Egypt is scaling up the use of advanced technologies, data platforms, and digital systems to modernize governance across its energy, mining, and water-management sectors, reflecting a broader state push toward evidence-based decision-making and investment-ready infrastructure.
The direction was underscored during a high-level meeting chaired by President Abdel-Fattah El-Sisi with Prime Minister Mostafa Madbouly and Minister of Petroleum and Mineral Resources Karim Badawi, where digital surveys, geospatial data, and cross-sector coordination featured prominently.
At the centre of the discussions was Egypt’s plan to launch its first comprehensive aerial mineral survey in four decades, scheduled for Q1 2026. From a technological standpoint, the survey represents a major leap: modern airborne geophysics combines remote sensing, magnetics, radiometrics, and satellite analytics to produce high-resolution geological maps. Officials say the objective is to replace fragmented legacy data with a centralised, digital geological database, enabling faster exploration decisions and lowering entry barriers for international mining companies. The approach mirrors global best practice, where data availability—rather than resource scarcity—is often the decisive factor for mining investment.
The meeting also highlighted inter-ministerial digital coordination between Petroleum, Electricity, and Renewable Energy authorities to secure gas and energy supplies ahead of summer 2026, a peak-demand period. From a systems perspective, this coordination increasingly relies on forecasting models, consumption analytics, and real-time operational data, allowing authorities to balance domestic production, imports, and infrastructure readiness. Such integration is critical as Egypt positions itself as a regional energy and trading hub, where reliability and predictability are essential to commercial credibility.

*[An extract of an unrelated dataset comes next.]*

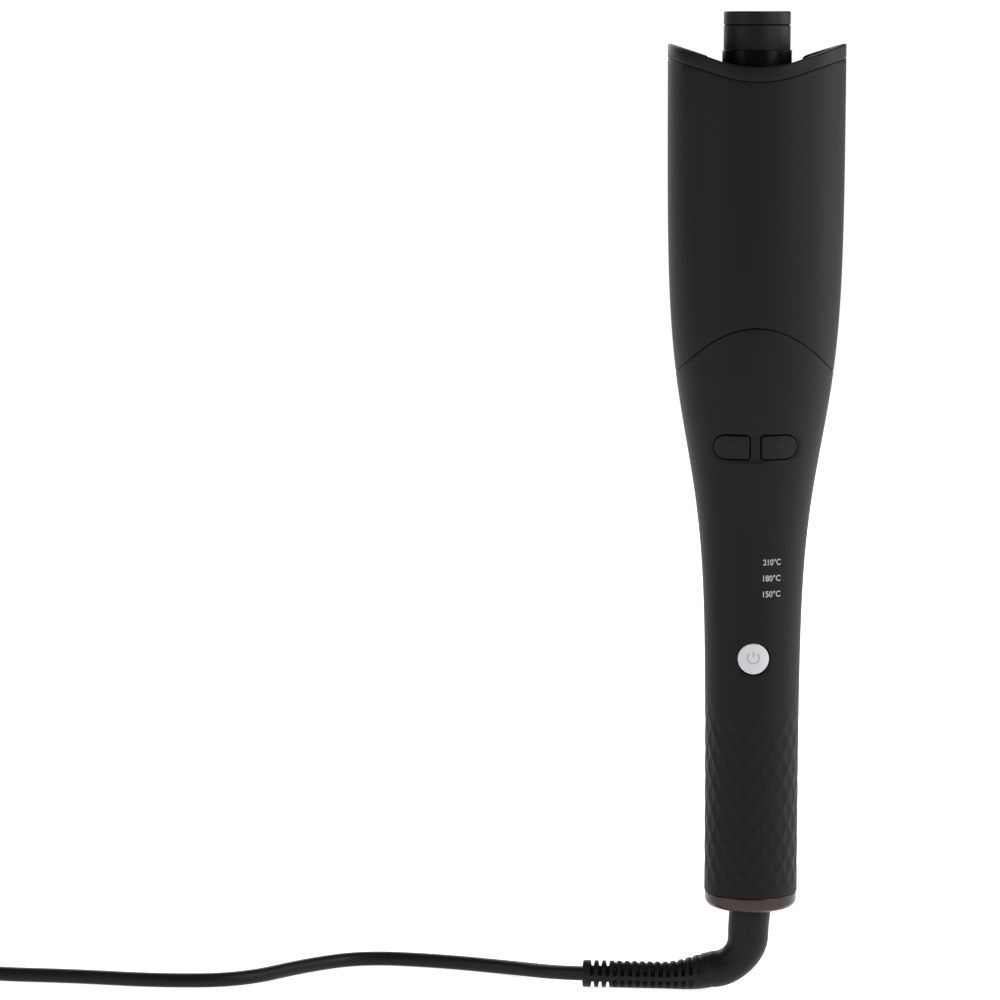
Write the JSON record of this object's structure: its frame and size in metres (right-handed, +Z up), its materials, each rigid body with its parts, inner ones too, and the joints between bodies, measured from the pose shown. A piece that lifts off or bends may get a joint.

Parallel to developments in energy and mining, Egypt has rolled out a satellite-based monitoring system to track aquatic weeds and waste in irrigation canals, deployed by the Ministry of Water Resources and Irrigation. The system leverages free satellite imagery platforms, including Digital Earth Africa and Google Earth Engine, to classify vegetation and detect problem areas in near real time. By automating detection and prioritisation, authorities can move from reactive clearance campaigns to predictive maintenance and targeted intervention. According to officials, the platform allows decision-makers to allocate resources more efficiently, reduce response times, and improve the long-term sustainability of irrigation networks critical to agriculture and food security.
Taken together, the initiatives point to a wider shift in Egypt’s public-sector operating model—away from manual reporting and static studies, and toward continuous data flows, digital dashboards, and AI-enabled analysis. In mining, this means investment decisions driven by transparent geological intelligence. In energy, it translates into tighter system planning and supply resilience. In water management, it enables smarter, faster environmental control across thousands of kilometres of canals.
Beyond operational gains, the technology push carries a strategic message to investors: Egypt is building digital-ready sectors aligned with international standards. Whether in mining concessions, energy infrastructure, or environmental services, the availability of reliable data increasingly defines bankability.
As these platforms mature, Egypt’s challenge will shift from deployment to integration—ensuring that datasets across ministries talk to each other, and that insights translate into faster licensing, clearer risk assessment, and measurable efficiency gains.